Review by BrufordFreak
COLLABORATOR Jazz-Rock / Fusion / Canterbury Team
4 stars Richard Wileman has returned to some of the simpler soundscapes and melodic structures of his early work. Richard's wife and long-time collaborator, Ileesha (née Bailey) is present but used rather sparingly. The album seems to have songs representing all of Richard's moods and eras in his illustrious evolution.

1. "Prelude To A Dark Vortex" (1:52) gorgeous opener in church-like bombastics with lots of minor chords and atmospherics. So regal! (9.5/10)

2. "The Fermi Paradox" (3:19) awesome song with Paul Sears' perfectly fitting drumming. Great chord progressions and cool off-beat bass play. My favorite song on the album. (10/10)

3. "Ceres" (1:36) minor Spanish-style guitar-based song with the gorgeous oboe play of long-time collaborator Caron De Burgh. Another gem. (9.5/10)

4. "Obelisk Of Cruithne" (6:46) is a return to darker times. Mostly a solo affair, Richard uses some very odd sounds and sound combinations to keep the listener on edge. Dissonance and melodrama with little or no melody. (8/10)

5. "Anatomy Of The Heavens" (4:48) gorgeously nostalgic. Piano and clarinet shine. Haunting melodies. Problem is that it doesn't go anywhere; it's an awfully long song for such sustained simplicity. (9/10)

6. "Solar Riviera" (6:42) nice soundtrack music. Very French. The eerie "saw" synth in the background is a cool touch. The two brief interlude/breaks are also a nice touch before the transition to different sounds and drumming. I like the 'thickening' of the musical soundscape in the fourth and fifth minutes and the horns in the final third. (9/10)

7. "Legacy Of Theia" (4:21) It's so nice to hear Ileesha's voice! A gorgeous acoustic guitar-based song with, again, all kinds of unusual sounds and textures combining to convey the 'story'. The tinny percussion-like keyboard sounds are my favorites--and there are a lot of them here. Interesting fade/outro. (9/10)

8. "Kklak!" (3:45) pure dissonance and questionable substance. (7/10)

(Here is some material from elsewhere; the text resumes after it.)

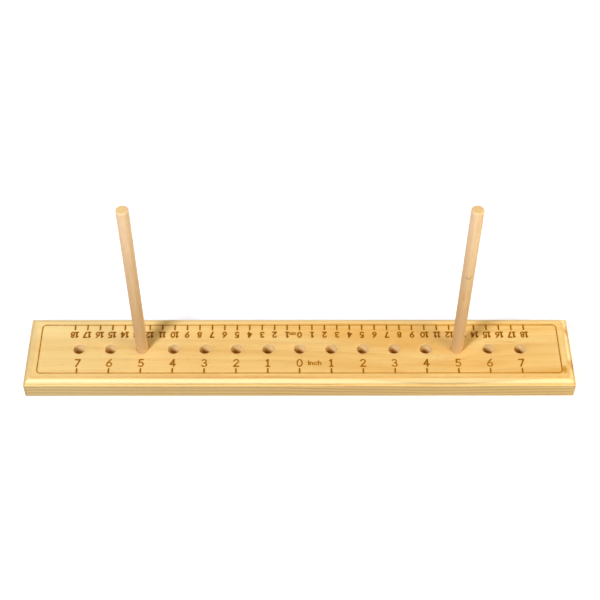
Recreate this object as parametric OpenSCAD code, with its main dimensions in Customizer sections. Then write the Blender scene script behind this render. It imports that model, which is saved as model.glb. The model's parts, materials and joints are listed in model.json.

9. "Free Fall On Tyche" (4:51) back to some of the Burt Bacharach-like sounds that we heard on 2013's Mondo Profondo. Ileesha's vocalizations are, of course, the highlight of the song--with the horns. So nice to hear the full horn and woodwinds interacting. The bass guitar is a little monotonous but overall, this is a nice song. (9/10)

10. "Nemesis" (5:35) bass clarinet and percussion alternating with a chorus of Ileesha and organ. Interesting and often surprising but also hypnotic. (9/10)

Definitely my favorite album of KE's from this decade, despite the stylistic eclecticism and the lack of (enough) of Ileesha's wonderful vocals. A four-plus star album that I highly recommend. Check it out!